The training sessions are augmented by a follow-up meeting after each surveillance operation, with officers and volunteers analyzing what went right and what didn’t. An officer recently told volunteers that, although recording license plates is important, they should first get a general description of the vehicle so that officers can spot it from afar.

Members of the team, which is about half female, are mainly veterans of Neighborhood Watch groups, a few in their 30s and many in their 50s and 60s.

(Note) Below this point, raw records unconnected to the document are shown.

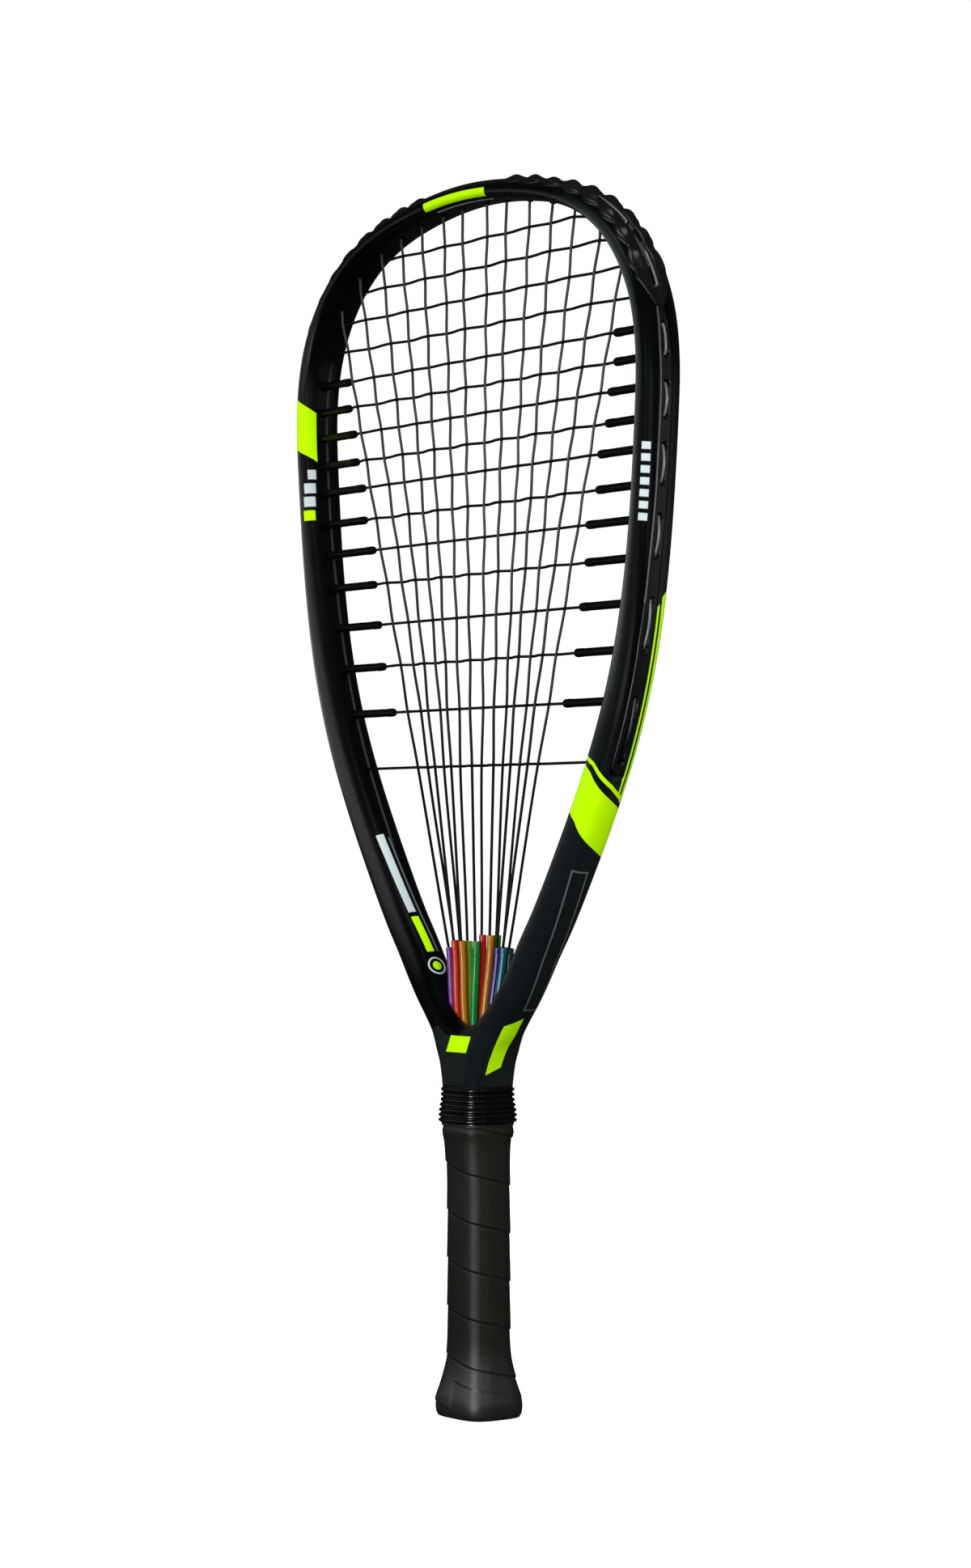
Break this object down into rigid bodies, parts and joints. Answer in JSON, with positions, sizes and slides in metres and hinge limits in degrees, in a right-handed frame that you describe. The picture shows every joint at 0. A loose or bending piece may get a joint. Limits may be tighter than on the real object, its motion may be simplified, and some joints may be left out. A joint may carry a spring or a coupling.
{
  "type": "racquetball racket",
  "caption": "Teardrop-headed racquetball racket with a hollow frame, woven string bed, long mains running through tubes into the handle, and a flared wrapped grip.",
  "frame": {"origin": "centre of the butt's flat bottom, on the floor that the racket stands on", "axes": "+Z along the handle towards the head, X across the head in the string plane, Y through the thickness with the front face at -Y"},
  "size_m": [0.2674, 0.0336, 0.5588],
  "materials": {
    "frame_lacquer": "satin black lacquer over carbon laminate, with lime green painted bands",
    "guard_plastic": "satin, moulded, black",
    "strip_plastic": "smooth satin black",
    "tube_purple": "glossy, slightly translucent",
    "tube_blue": "glossy, slightly translucent",
    "tube_orange_red": "glossy, slightly translucent",
    "tube_teal": "glossy, slightly translucent",
    "tube_gold": "glossy, slightly translucent",
    "tube_lime": "glossy, slightly translucent",
    "tube_green": "glossy, slightly translucent",
    "tube_red": "glossy, slightly translucent",
    "tube_violet": "glossy, slightly translucent",
    "tube_grey": "glossy, slightly translucent",
    "main_string": "satin monofilament",
    "cross_string": "satin monofilament",
    "anchor_plastic": "moulded, dark grey",
    "cap_plastic": "moulded, black",
    "grip_wrap": "matte synthetic leather strip, wound with overlapping edges",
    "finishing_tape": "black adhesive tape",
    "collar_rubber": "glossy ribbed rubber"
  },
  "bodies": {
    "root": {"frame": "frame_lacquer", "head_bumper_guard": "guard_plastic", "left_grommet_strip": "strip_plastic", "right_grommet_strip": "strip_plastic", "string_tube_01": "tube_purple", "string_tube_02": "tube_blue", "string_tube_03": "tube_orange_red", "string_tube_04": "tube_teal", "string_tube_05": "tube_gold", "string_tube_06": "tube_lime", "string_tube_07": "tube_green", "string_tube_08": "tube_red", "string_tube_09": "tube_gold", "string_tube_10": "tube_green", "string_tube_11": "tube_violet", "string_tube_12": "tube_blue", "string_tube_13": "tube_teal", "string_tube_14": "tube_grey", "main_string": "main_string", "cross_string": "cross_string", "string_anchor_plate": "anchor_plastic", "butt_cap": "cap_plastic", "grip_wrap": "grip_wrap", "grip_finishing_tape": "finishing_tape", "rubber_collar": "collar_rubber"}
  },
  "joints": []
}
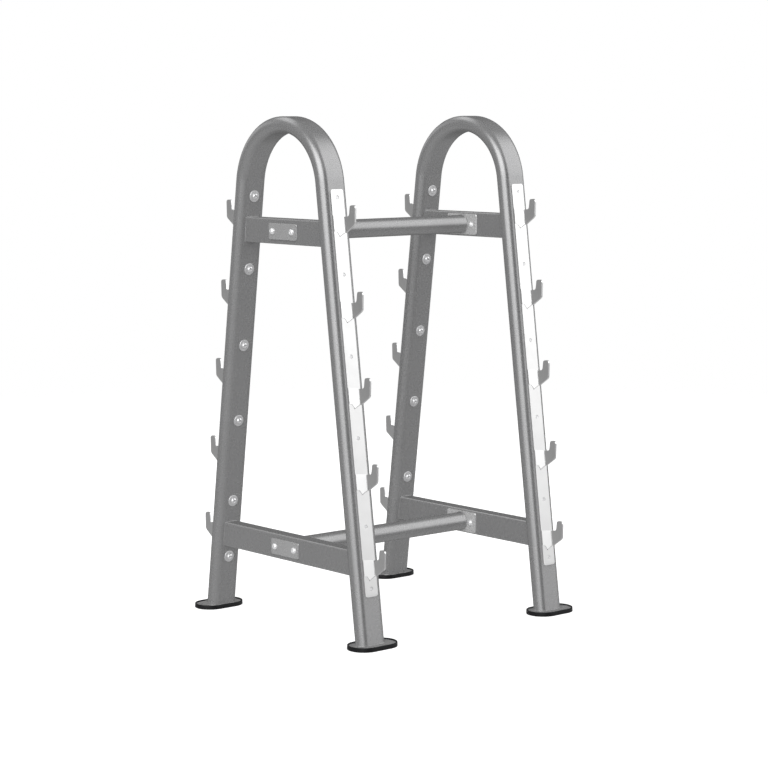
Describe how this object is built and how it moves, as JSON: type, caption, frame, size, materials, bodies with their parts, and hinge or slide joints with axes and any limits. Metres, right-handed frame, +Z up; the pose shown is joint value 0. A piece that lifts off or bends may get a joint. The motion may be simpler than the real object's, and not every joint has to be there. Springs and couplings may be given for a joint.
{
  "type": "barbell storage rack",
  "caption": "Upright two-sided rack for fixed barbells: arched flat-oval tube side frames joined by round tie tubes, with rows of hooks on the leaning legs.",
  "frame": {"origin": "on the floor, midway between the two arched side frames and between the front and back feet", "axes": "+X along the stored bars, from the left arch to the right one; +Y from the front legs to the back legs; +Z up"},
  "size_m": [0.927, 0.9, 1.614],
  "materials": {
    "silver_paint": "satin metallic silver paint",
    "plate_paint": "satin metallic silver paint, slightly lighter",
    "bright_paint": "satin light silver paint",
    "chrome_plate": "bright plated",
    "black_rubber": "matt black"
  },
  "bodies": {
    "root": {"arch_tube_left": "silver_paint", "crossbar_upper_left": "silver_paint", "tie_end_plate_upper_left": "plate_paint", "backing_plate_upper_left": "plate_paint", "tie_bolt_upper_left_front": "chrome_plate", "tie_bolt_upper_left_back": "chrome_plate", "crossbar_lower_left": "silver_paint", "tie_end_plate_lower_left": "plate_paint", "backing_plate_lower_left": "plate_paint", "tie_bolt_lower_left_front": "chrome_plate", "tie_bolt_lower_left_back": "chrome_plate", "hook_strip_left_front": "bright_paint", "strip_bolt_left_front_1": "chrome_plate", "strip_bolt_left_front_2": "chrome_plate", "strip_bolt_left_front_3": "chrome_plate", "strip_bolt_left_front_4": "chrome_plate", "strip_bolt_left_front_5": "chrome_plate", "strip_bolt_left_front_6": "chrome_plate", "foot_plate_left_front": "silver_paint", "foot_pad_left_front": "black_rubber", "hook_strip_left_back": "bright_paint", "strip_bolt_left_back_1": "chrome_plate", "strip_bolt_left_back_2": "chrome_plate", "strip_bolt_left_back_3": "chrome_plate", "strip_bolt_left_back_4": "chrome_plate", "strip_bolt_left_back_5": "chrome_plate", "strip_bolt_left_back_6": "chrome_plate", "foot_plate_left_back": "silver_paint", "foot_pad_left_back": "black_rubber", "arch_tube_right": "silver_paint", "crossbar_upper_right": "silver_paint", "tie_end_plate_upper_right": "plate_paint", "backing_plate_upper_right": "plate_paint", "tie_bolt_upper_right_front": "chrome_plate", "tie_bolt_upper_right_back": "chrome_plate", "crossbar_lower_right": "silver_paint", "tie_end_plate_lower_right": "plate_paint", "backing_plate_lower_right": "plate_paint", "tie_bolt_lower_right_front": "chrome_plate", "tie_bolt_lower_right_back": "chrome_plate", "hook_strip_right_front": "bright_paint", "strip_bolt_right_front_1": "chrome_plate", "strip_bolt_right_front_2": "chrome_plate", "strip_bolt_right_front_3": "chrome_plate", "strip_bolt_right_front_4": "chrome_plate", "strip_bolt_right_front_5": "chrome_plate", "strip_bolt_right_front_6": "chrome_plate", "foot_plate_right_front": "silver_paint", "foot_pad_right_front": "black_rubber", "hook_strip_right_back": "bright_paint", "strip_bolt_right_back_1": "chrome_plate", "strip_bolt_right_back_2": "chrome_plate", "strip_bolt_right_back_3": "chrome_plate", "strip_bolt_right_back_4": "chrome_plate", "strip_bolt_right_back_5": "chrome_plate", "strip_bolt_right_back_6": "chrome_plate", "foot_plate_right_back": "silver_paint", "foot_pad_right_back": "black_rubber", "tie_tube_upper": "silver_paint", "tie_tube_lower": "silver_paint"}
  },
  "joints": []
}
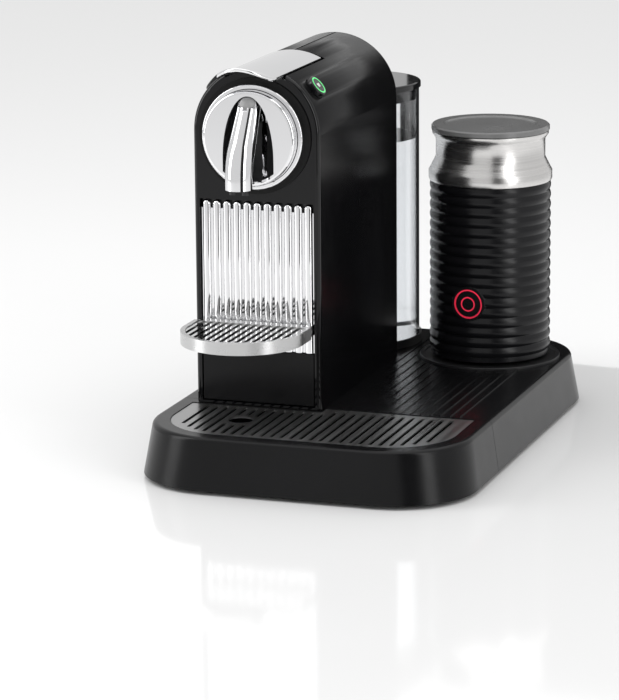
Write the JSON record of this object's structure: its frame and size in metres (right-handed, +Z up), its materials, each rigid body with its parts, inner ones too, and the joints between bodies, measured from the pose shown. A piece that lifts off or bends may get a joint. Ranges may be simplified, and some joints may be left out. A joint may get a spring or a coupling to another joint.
{
  "type": "pod coffee machine",
  "caption": "Pod coffee machine with an arched body, lift-up lever, bent spout, folding cup shelf, round water tank and a ribbed milk frother, all on one base with a drip tray.",
  "frame": {"origin": "on the table under the middle of the base", "axes": "+X to the right of someone facing the machine, +Y to its back, +Z up"},
  "size_m": [0.237, 0.372, 0.2812],
  "materials": {
    "body_shell": "gloss",
    "base_black": "satin gloss",
    "inner_black": "matte",
    "chrome": "polished",
    "steel": "brushed",
    "grid_steel": "satin",
    "cast_metal": "cast",
    "rubber": "matte",
    "clear_tank": "clear moulded",
    "coil": "varnished",
    "board": "matte",
    "tube": "matte",
    "green_light": "lit",
    "red_light": "lit",
    "sleeve_black": "satin"
  },
  "bodies": {
    "machine": {"base_plate": "inner_black", "base_screws": "cast_metal", "rubber_feet": "rubber", "rear_base": "base_black", "cord_gland": "rubber", "outer_shell_left": "body_shell", "outer_shell_right": "body_shell", "front_panel": "body_shell", "rear_panel": "body_shell", "internal_frame": "inner_black", "lever_pin": "steel", "capsule_guide": "inner_black", "brew_head": "inner_black", "head_bezel": "inner_black", "head_ring": "chrome", "head_disc": "chrome", "coffee_spout": "chrome", "spout_plug": "inner_black", "spout_nozzles": "inner_black", "spout_arch": "chrome", "pump": "coil", "thermoblock": "cast_metal", "water_tubes": "tube", "control_board": "board", "button_switches": "inner_black", "tank_seat": "inner_black", "frother_seat": "inner_black", "frother_connector": "inner_black"},
    "tray": {"drip_tray": "base_black"},
    "grid": {"drip_grid": "grid_steel"},
    "capsule_unit": {"capsule_container": "inner_black", "container_front": "base_black", "fluted_panel": "chrome"},
    "cup_shelf": {"shelf_rim": "chrome", "shelf_grille": "inner_black", "shelf_pin": "steel"},
    "lever": {"lever_plate": "chrome", "lever_arms": "cast_metal"},
    "cage": {"capsule_cage": "cast_metal", "piercing_blades": "steel"},
    "espresso_key": {"espresso_button": "chrome", "espresso_light": "green_light"},
    "lungo_key": {"lungo_button": "chrome", "lungo_light": "green_light"},
    "tank": {"water_tank": "clear_tank", "tank_valve": "inner_black"},
    "tank_cover": {"tank_lid": "inner_black"},
    "jug": {"frother_cup": "steel", "frother_sleeve": "sleeve_black", "frother_collar": "steel", "frother_base_cap": "inner_black", "frother_heater": "cast_metal", "frother_motor": "cast_metal", "frother_light": "red_light"},
    "rotor": {"frother_rotor": "inner_black"},
    "whisk": {"frother_whisk": "steel"},
    "jug_cover": {"frother_lid": "inner_black", "lid_gasket": "rubber"},
    "frother_key": {"frother_button": "sleeve_black", "frother_button_light": "red_light"}
  },
  "joints": [
    {"name": "tray_slide", "type": "slide", "parent": "machine", "child": "tray", "axis": [0, -1, 0], "range_m": [0, 0.1]},
    {"name": "grid_lift", "type": "slide", "parent": "tray", "child": "grid", "axis": [0, 0, 1], "range_m": [0, 0.03]},
    {"name": "capsule_unit_slide", "type": "slide", "parent": "machine", "child": "capsule_unit", "axis": [0, -1, 0], "range_m": [0, 0.1]},
    {"name": "cup_shelf_fold", "type": "hinge", "parent": "capsule_unit", "child": "cup_shelf", "pos_m": [-0.0528, -0.0934, 0.0959], "axis": [-1, 0, 0], "range_deg": [0, 85]},
    {"name": "lever_lift", "type": "hinge", "parent": "machine", "child": "lever", "pos_m": [-0.0528, -0.025, 0.262], "axis": [-1, 0, 0], "range_deg": [0, 88]},
    {"name": "cage_slide", "type": "slide", "parent": "machine", "child": "cage", "axis": [0, 1, 0], "range_m": [0, 0.022]},
    {"name": "espresso_press", "type": "slide", "parent": "machine", "child": "espresso_key", "axis": [-0.7716, 0, -0.6361], "range_m": [0, 0.0018], "stiffness_N_per_m": 900},
    {"name": "lungo_press", "type": "slide", "parent": "machine", "child": "lungo_key", "axis": [0.7716, 0, -0.6361], "range_m": [0, 0.0018], "stiffness_N_per_m": 900},
    {"name": "tank_lift", "type": "slide", "parent": "machine", "child": "tank", "axis": [0, 0, 1], "range_m": [0, 0.06]},
    {"name": "tank_lid_lift", "type": "slide", "parent": "tank", "child": "tank_cover", "axis": [0, 0, 1], "range_m": [0, 0.03]},
    {"name": "jug_lift", "type": "slide", "parent": "machine", "child": "jug", "axis": [0, 0, 1], "range_m": [0, 0.04]},
    {"name": "rotor_spin", "type": "hinge", "parent": "jug", "child": "rotor", "pos_m": [0.0568, 0.1113, 0.075], "axis": [0, 0, 1], "continuous": true},
    {"name": "whisk_spin", "type": "hinge", "parent": "jug", "child": "whisk", "pos_m": [0.0568, 0.1113, 0.091], "axis": [0, 0, 1], "continuous": true},
    {"name": "jug_lid_lift", "type": "slide", "parent": "jug", "child": "jug_cover", "axis": [0, 0, 1], "range_m": [0, 0.03]},
    {"name": "frother_press", "type": "slide", "parent": "jug", "child": "frother_key", "axis": [0.0872, 0.9962, 0], "range_m": [0, 0.0012], "stiffness_N_per_m": 900}
  ],
  "couplings": [
    {"joint": "cage_slide", "follows": "lever_lift", "m_per_rad": 0.01431},
    {"joint": "whisk_spin", "follows": "rotor_spin", "ratio": 1}
  ]
}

Most are Anglos from upper-income areas of Porter Ranch and Granada Hills who have been galvanized by growing fears about crime in their community.


One volunteer said he decided to get involved after his daughter’s boyfriend was shot to death as he sat in his parked car.

“I had to do something,” he said.

In their first few months, surveillance operations led to very few arrests, through a mix of inexperience and bad luck.

In August, an observation position in North Hills was apparently compromised when volunteers were spotted as they were dropped off at a vacant apartment. Lookouts for the drug dealers began to periodically lift their T-shirts, a signal that police were nearby.


On another night, a police officer pointed out that a possible drug buyer managed to drive away untouched because several excited volunteers spoke on their radios simultaneously, canceling out each other’s transmissions.

Then there are many nights when the volunteers are in perfect position, the police backup cars are precisely coordinated and absolutely nothing happens.

“There’s no model for this,” Jackson said. “We just figured it out as we went along.”

Throughout the discouraging nights, volunteers tried to keep up their morale, knowing that sooner or later, they would get an arrest.


“It can get really, really boring,” said one woman volunteer who stood in a darkened apartment and sipped coffee that she brought in a thermos. “But once you get your first bust--you get hooked.”

A few feet away another woman nodded, saying she couldn’t wait for her first. She yawned and went back to scanning the parking lot of a convenience store.

About 20 minutes later, she spotted the brownish pickup truck.